Central location for versioning and sharing of taxonomy files relevant for ontology development as part of cell type cards.
Other
2 stars 0 forks source link

Updated CCN201912131 with BDS version #1

Closed shawntanzk closed 3 years ago

shawntanzk commented 3 years ago

DO NOT MERGE YET

@jeremymiller @raymond-sanchez I've created a branch and replaced it with our version of mouse taxonomy, could you help see if the changes are alright? (It should only be X-like implementation)
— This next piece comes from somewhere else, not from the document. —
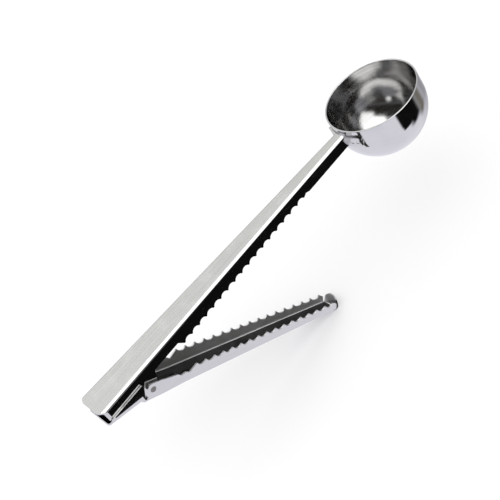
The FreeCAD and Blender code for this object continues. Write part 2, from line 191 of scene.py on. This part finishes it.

Notes: 1) implementation of X-like in new versions 2) notice huge amount of diff in the csv file, need to investigate 3) Also notice that in the json file, the version in main uses cell_set_additional_alias instead of cell_set_additional_aliases; need to check if this affects our pipeline, and if so, need to check on human and marmoset taxonomies. 4) Noticed that csv file in main does not have cell type card column

jeremymiller commented 3 years ago

These changes should all be fine. You are correct that the cell type card column is only in the folder files. We can change cell_set_additional_alias to cell_set_additional_aliases (or vice versa) in any of the input files if desired--no need to edit your pipeline.

shawntanzk commented 3 years ago

@jeremymiller we currently use aliases, so let's use that :) thanks Will merge this branch then

dosumis commented 3 years ago

Large diffs due to csv save settings. Presume you did this in Excel? If using comma delimiters, it is better to double quote in case content of cells has commas (IIRC some columns do have this). Otherwise use a TAB delimiter (internal tabs in cell content are v.rare and generally a v.bad idea). TAB delimiter will also allow for unescaped " in cells (uncommon in my experience, but sometimes needed).

Also not a great idea to merge in content changes when you can't view a simple diff. Format changes should be their own commit.

shawntanzk commented 3 years ago

yeah I did use excel, did not know that made a difference, will be more careful with that in the future. Should we change this to tsv then? not sure whats the best way to do it

dosumis commented 3 years ago

When you export csv from excel, you can select the delimiters and cell quoting.

dosumis commented 3 years ago

Alternatively, you could use Python Pandas as a converter. That can consume Excel too.

dosumis commented 3 years ago

One more (lazy) possibility - copying and pasting from excel straight into the GitHub editor interface => TAB separation.